---- EXTRACTED ENTRIES

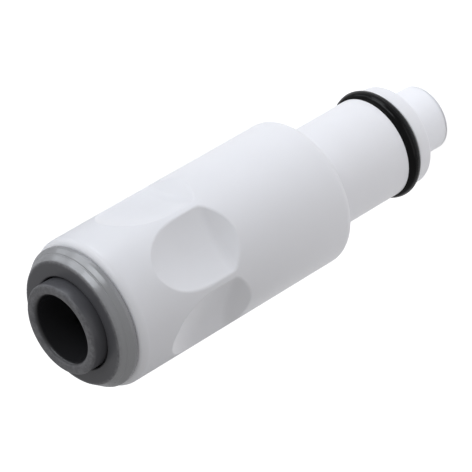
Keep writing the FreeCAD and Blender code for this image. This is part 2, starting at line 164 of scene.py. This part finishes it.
class Graph:
    """Small helper that adds and links nodes of one material or world."""

    def __init__(self, owner):
        owner.use_nodes = True
        self.tree = owner.node_tree
        self.tree.nodes.clear()

    def add(self, kind, settings=None, **inputs):
        """New node. An input is named as its socket, with _ for a space, or by place as _0, _1 and so on."""
        node = self.tree.nodes.new(kind)
        for key, value in (settings or {}).items():
            setattr(node, key, value)
        for key, value in inputs.items():
            self.put(node, key, value)
        return node

    def put(self, node, key, value):
        """Link a socket, or set a plain value."""
        by_place = key[0] == "_"
        socket = node.inputs[int(key[1:])] if by_place else node.inputs[key.replace("_", " ")]
        if isinstance(value, bpy.types.NodeSocket):
            self.tree.links.new(value, socket)
        else:
            socket.default_value = value

    def object_place(self):
        return self.add("ShaderNodeTexCoord").outputs["Object"]

    def maths(self, operation, a, b=0.0):
        return self.add("ShaderNodeMath", {"operation": operation}, _0=a, _1=b).outputs[0]

    def vector_maths(self, operation, result, **inputs):
        return self.add("ShaderNodeVectorMath", {"operation": operation}, **inputs).outputs[result]

    def blend(self, factor, a, b):
        node = self.add("ShaderNodeMix", {"data_type": "RGBA"}, _0=factor, _6=a, _7=b)
        return node.outputs[2]

    def spread(self, value, low, high, to_low, to_high):
        """Map low..high to to_low..to_high, held at both ends."""
        node = self.add(
            "ShaderNodeMapRange", {"clamp": True},
            _0=value, _1=low, _2=high, _3=to_low, _4=to_high,
        )
        return node.outputs[0]

    def noise(self, vector, size, detail=3.0, rough=0.5, stretch=None):
        """Noise whose grain is about size metres."""
        if stretch:
            vector = self.vector_maths("MULTIPLY", 0, _0=vector, _1=stretch)
        node = self.add(
            "ShaderNodeTexNoise",
            Vector=vector, Scale=1.0 / size, Detail=detail, Roughness=rough,
        )
        return node.outputs["Fac"]

    def band(self, value, centre, half, soft):
        """1 within half of centre, falling to 0 over soft."""
        away = self.maths("ABSOLUTE", self.maths("SUBTRACT", value, centre))
        return self.spread(away, half, half + soft, 1.0, 0.0)

    def bump(self, height, metres, normal=None):
        node = self.add("ShaderNodeBump", Strength=1.0, Distance=metres, Height=height)
        if normal is not None:
            self.put(node, "Normal", normal)
        return node.outputs["Normal"]

    def surface(self, colour, roughness, normal, **fixed):
        """Principled surface with linked colour, roughness and normal, and the rest on its sockets."""
        shader = self.add(
            "ShaderNodeBsdfPrincipled",
            Base_Color=colour, Roughness=roughness, Normal=normal, **fixed,
        )
        self.add("ShaderNodeOutputMaterial", Surface=shader.outputs[0])


def new_material(name):
    material = bpy.data.materials.new(name)
    return material, Graph(material)


def white_body():
    """Glossy white moulded body: faint flow clouding, fine moulded grain, a few handling scuffs."""
    material, g = new_material("White moulded plastic")
    at = g.object_place()
    cloud = g.noise(at, 7.0 * MM, detail=2.0)
    grain = g.noise(at, 0.16 * MM, rough=0.6)
    sink = g.noise(at, 5.0 * MM, detail=1.0)
    scuff = g.noise(at, 0.5 * MM, detail=4.0, rough=0.7, stretch=(1.0, 1.0, 0.12))
    colour = g.blend(cloud, *BODY_TINTS)
    scuffed = g.spread(scuff, 0.50, 0.95, 0.0, SCUFF_ROUGH)
    rough = g.maths("ADD", g.spread(cloud, 0.2, 0.8, *WHITE_ROUGH), scuffed)
    normal = g.bump(grain, 0.0035 * MM, g.bump(sink, 0.006 * MM))
    g.surface(colour, rough, normal, **WHITE_GLOW)
    return material


def white_stem():
    """The valve's own white plastic, a little brighter than the body."""
    material, g = new_material("White valve plastic")
    at = g.object_place()
    cloud = g.noise(at, 3.0 * MM, detail=2.0)
    grain = g.noise(at, 0.12 * MM, rough=0.6)
    colour = g.blend(cloud, *STEM_TINTS)
    rough = g.spread(cloud, 0.3, 0.7, *WHITE_ROUGH)
    g.surface(colour, rough, g.bump(grain, 0.0025 * MM), **WHITE_GLOW)
    return material


def grey_plastic():
    """Dark grey moulded plastic, with a paler sloping rim that is partly its own lighter grey and partly
    painted highlight, paler patchy bands on the edges that are painted highlight, and painted shade
    darkening the bore.
    """
    material, g = new_material("Grey moulded plastic")
    at = g.object_place()
    height = g.add("ShaderNodeSeparateXYZ", Vector=at).outputs["Z"]
    flat = g.vector_maths("MULTIPLY", 0, _0=at, _1=(1.0, 1.0, 0.0))
    radius = g.vector_maths("LENGTH", "Value", _0=flat)
    cloud = g.noise(at, 2.5 * MM)
    grain = g.noise(at, 0.11 * MM, detail=2.0, rough=0.6)
    patchy = g.noise(at, 0.7 * MM, detail=4.0, rough=0.7)

    rim = g.spread(radius, RIM_INNER_R, RIM_INNER_R + RIM_BLEND, 0.0, 1.0)
    bore = g.spread(radius, BORE_R, BORE_R + BORE_BLEND, 1.0, 0.0)
    step = g.band(radius, RIM_STEP_R, 0.02 * MM, 0.07 * MM)
    face_edge = g.band(radius, RIM_INNER_R, 0.10 * MM, 0.25 * MM)
    lip = g.band(height, LIP_HEIGHT, 0.05 * MM, 0.30 * MM)
    edges = g.maths("MAXIMUM", face_edge, lip)
    # painted highlight along the edges, broken up in patches
    edge_highlight = g.maths("MULTIPLY", edges, g.spread(patchy, 0.4, 0.65, 0.1, 0.75))

    # rim: partly its own lighter grey, partly painted highlight
    colour = g.blend(rim, g.blend(cloud, *GREY_TINTS), RIM_GREY_WITH_HIGHLIGHT)
    colour = g.blend(edge_highlight, colour, EDGE_HIGHLIGHT_TINT)
    # painted shade: darken the grey inside the bore
    colour = g.blend(bore, colour, BORE_SHADE_TINT)
    patches = g.spread(patchy, 0.45, 0.7, 0.0, PATCH_ROUGH)
    rough = g.maths("ADD", g.spread(rim, 0.0, 1.0, GREY_ROUGH, RIM_ROUGH), patches)
    relief = g.maths("SUBTRACT", cloud, g.maths("MULTIPLY", step, 3.0))
    normal = g.bump(grain, 0.004 * MM, g.bump(relief, 0.012 * MM))
    sheen = g.spread(rim, 0.0, 1.0, PLASTIC_SHEEN, RIM_SHEEN)
    g.surface(colour, rough, normal, Specular_IOR_Level=sheen)
    return material


def natural_plastic():
    """Undyed plastic of the hidden sleeve and washer: warm, a little translucent."""
    material, g = new_material("Natural moulded plastic")
    at = g.object_place()
    cloud = g.noise(at, 3.0 * MM)
    grain = g.noise(at, 0.14 * MM, detail=2.0)
    colour = g.blend(cloud, *NATURAL_TINTS)
    rough = g.spread(cloud, 0.3, 0.7, *NATURAL_ROUGH)
    g.surface(colour, rough, g.bump(grain, 0.003 * MM), **NATURAL_GLOW)
    return material


def black_rubber():
    """Seal rubber: near black, satin, with the mould's thin flash line round its middle."""
    material, g = new_material("Black seal rubber")
    coords = g.add("ShaderNodeTexCoord").outputs
    up = g.add("ShaderNodeSeparateXYZ", Vector=coords["Generated"]).outputs["Z"]
    cloud = g.noise(coords["Object"], 1.2 * MM)
    grain = g.noise(coords["Object"], 0.09 * MM, detail=2.0, rough=0.6)
    flash = g.band(up, 0.5, 0.008, 0.02)
    colour = g.blend(cloud, *RUBBER_TINTS)
    flash_rough = g.maths("MULTIPLY", flash, FLASH_ROUGH)
    rough = g.maths("ADD", g.spread(cloud, 0.35, 0.65, *RUBBER_ROUGH), flash_rough)
    normal = g.bump(grain, 0.004 * MM, g.bump(flash, 0.02 * MM))
    g.surface(colour, rough, normal, Specular_IOR_Level=RUBBER_SHEEN)
    return material


def stainless():
    """Bright drawn steel with fine streaks and a few duller patches."""
    material, g = new_material("Stainless steel")
    at = g.object_place()
    streak = g.noise(at, 0.05 * MM, rough=0.6, stretch=(0.25, 0.25, 1.0))
    cloud = g.noise(at, 0.9 * MM)
    colour = g.blend(cloud, *STEEL_TINTS)
    dull = g.spread(cloud, 0.5, 0.7, 0.0, STEEL_DULL)
    rough = g.maths("ADD", g.spread(streak, 0.3, 0.7, *STEEL_ROUGH), dull)
    g.surface(colour, rough, g.bump(streak, 0.002 * MM), Metallic=1.0)
    return material


def floor_material():
    """Pale floor that reads as white to the eye and keeps the shadow."""
    material, g = new_material("Studio floor")
    rays = g.add("ShaderNodeLightPath").outputs
    seen = g.maths("MAXIMUM", rays["Is Camera Ray"], rays["Is Transmission Ray"])
    matt = g.add("ShaderNodeBsdfDiffuse", Color=FLOOR_COLOUR)
    glow = g.add("ShaderNodeEmission", Strength=g.maths("MULTIPLY", seen, FLOOR_LIFT))
    both = g.add("ShaderNodeAddShader", _0=matt.outputs[0], _1=glow.outputs[0])
    g.add("ShaderNodeOutputMaterial", Surface=both.outputs[0])
    return material


def dress(obj, material):
    """One material on every slot, and smooth shading with sharp edges kept."""
    mesh = obj.data
    if not mesh.materials:
        mesh.materials.append(material)
    for slot in obj.material_slots:
        slot.material = material
    if not mesh.has_custom_normals:
        mesh.shade_smooth()
        mesh.set_sharp_from_angle(angle=math.radians(SHARP_DEGREES))


def new_piece(name, bm):
    """Object in the scene with the mesh of bm."""
    mesh = bpy.data.meshes.new(name)
    bm.to_mesh(mesh)
    bm.free()
    piece = bpy.data.objects.new(name, mesh)
    bpy.context.scene.collection.objects.link(piece)
    return piece


def spring_height(turn):
    """Height of the wire's centre after this many turns: slow at both closed ends, even between."""
    low = SPRING_LOW + WIRE_R - GROUND
    rise = SPRING_HIGH - SPRING_LOW - 2 * (WIRE_R - GROUND)
    open_rise = rise - 2 * END_TURNS * END_PITCH
    if turn <= END_TURNS:
        return low + turn * END_PITCH
    if turn >= END_TURNS + OPEN_TURNS:
        return low + rise - (TURNS - turn) * END_PITCH
    share = (turn - END_TURNS) / OPEN_TURNS
    return low + END_TURNS * END_PITCH + share * open_rise


def eased_height(turn):
    """spring_height averaged over half a turn, so that the pitch changes smoothly."""
    if not EASE_TURNS <= turn <= TURNS - EASE_TURNS:
        return spring_height(turn)
    shares = [(i + 0.5) / EASE_SAMPLES for i in range(EASE_SAMPLES)]
    heights = [spring_height(turn + (2 * share - 1) * EASE_TURNS) for share in shares]
    return sum(heights) / EASE_SAMPLES


def wire_ring(bm, turn):
    """One ring of vertices round the spring's wire, cut off flat at the ground ends."""
    angle = 2 * math.pi * turn
    outward = Vector((math.cos(angle), math.sin(angle), 0.0))
    centre = outward * SPRING_R + Vector((0.0, 0.0, eased_height(turn)))
    ring = []
    for k in range(WIRE_SIDES):
        a = 2 * math.pi * k / WIRE_SIDES
        point = centre + (outward * math.cos(a) + Vector((0.0, 0.0, math.sin(a)))) * WIRE_R
        point.z = min(max(point.z, SPRING_LOW), SPRING_HIGH)
        ring.append(bm.verts.new(point))
    return ring


def coil_spring(material):
    """The valve spring as one smooth wire, its end turns ground flat."""
    bm = bmesh.new()
    rings = [wire_ring(bm, i / STEPS_PER_TURN) for i in range(TURNS * STEPS_PER_TURN + 1)]
    for lower, upper in zip(rings, rings[1:]):
        for k in range(WIRE_SIDES):
            n = (k + 1) % WIRE_SIDES
            bm.faces.new((lower[k], lower[n], upper[n], upper[k]))
    bm.faces.new(rings[0])
    bm.faces.new(list(reversed(rings[-1])))
    bmesh.ops.recalc_face_normals(bm, faces=bm.faces)
    piece = new_piece("Coil_spring", bm)
    dress(piece, material)
    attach(piece, "housing_body")
    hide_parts("valve_spring")
    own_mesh(piece)


def studio_floor():
    bm = bmesh.new()
    bmesh.ops.create_grid(bm, x_segments=1, y_segments=1, size=FLOOR_SIZE)
    floor = new_piece("Studio_floor", bm)
    floor.data.materials.append(floor_material())


def world():
    """Even pale surroundings, white to the eye."""
    sky = bpy.data.worlds.new("Studio surroundings")
    g = Graph(sky)
    seen = g.add("ShaderNodeLightPath").outputs["Is Camera Ray"]
    level = g.spread(seen, 0.0, 1.0, WORLD_LEVEL, 1.0)
    light = g.add("ShaderNodeBackground", Color=(1.0, 1.0, 1.0, 1.0), Strength=level)
    g.add("ShaderNodeOutputWorld", Surface=light.outputs[0])
    bpy.context.scene.world = sky


def lamp(name, angle, elevation, distance, width, height, watts, colour):
    """Rectangular softbox that looks at the middle of the object."""
    data = bpy.data.lights.new(name, "AREA")
    data.shape = "RECTANGLE"
    data.size = width
    data.size_y = height
    data.energy = watts
    data.color = colour
    obj = bpy.data.objects.new(name, data)
    toward = along(angle, elevation)
    obj.location = AIM + toward * distance
    obj.rotation_euler = toward.to_track_quat("Z", "Y").to_euler()
    obj.visible_camera = False
    bpy.context.scene.collection.objects.link(obj)


def camera():
    data = bpy.data.cameras.new("Camera")
    data.sensor_fit = "HORIZONTAL"
    data.sensor_width = SENSOR_MM
    data.lens = LENS_MM
    data.clip_start = NEAREST
    data.clip_end = FARTHEST
    obj = bpy.data.objects.new("Camera", data)
    back = CAMERA_RIGHT.cross(CAMERA_UP).normalized()
    up = back.cross(CAMERA_RIGHT).normalized()
    right = up.cross(back)
    turn = Matrix((right, up, back)).transposed()
    obj.matrix_world = Matrix.Translation(CAMERA_AT) @ turn.to_4x4()
    bpy.context.scene.collection.objects.link(obj)
    bpy.context.scene.camera = obj


def main():
    materials = {
        "white_body": white_body(),
        "grey_plastic": grey_plastic(),
        "natural_plastic": natural_plastic(),
        "black_rubber": black_rubber(),
        "stainless": stainless(),
    }
    for part in frame["record"]["subparts"]:
        dress(frame["nodes"][part["node"]], materials[part["material_slot"]])
    dress(frame["nodes"]["valve_poppet"], white_stem())
    coil_spring(materials["stainless"])
    studio_floor()
    world()
    for settings in LAMPS:
        lamp(*settings)
    camera()
    bpy.context.scene.view_settings.view_transform = "Standard"


main()
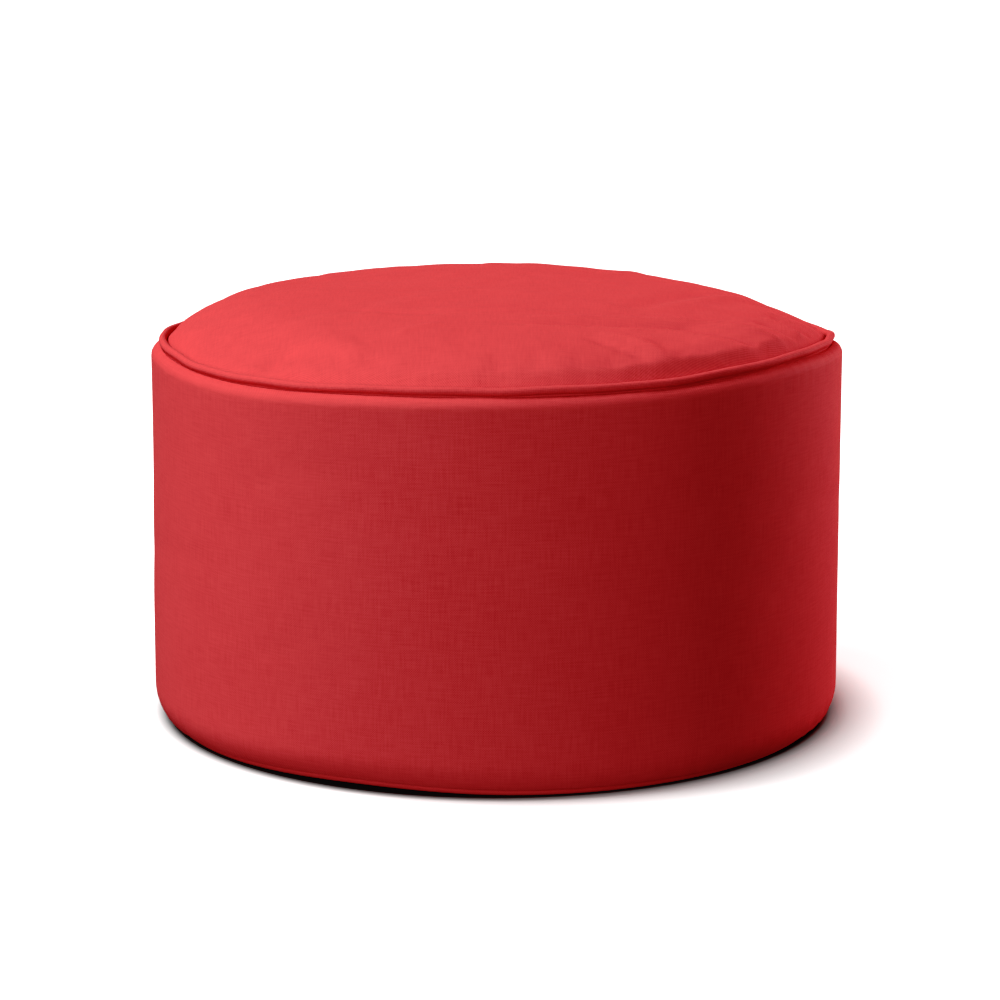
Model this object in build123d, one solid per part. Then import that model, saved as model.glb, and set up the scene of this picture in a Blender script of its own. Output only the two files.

--------

* EXERCISE GOAL
Begin at the first line of the records above and quote every line verbatim through the one that contains "helper that adds".

* TASK RESULT
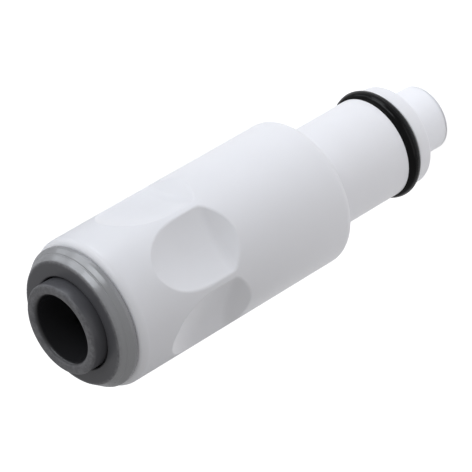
Keep writing the FreeCAD and Blender code for this image. This is part 2, starting at line 164 of scene.py. This part finishes it.
class Graph:
    """Small helper that adds and links nodes of one material or world."""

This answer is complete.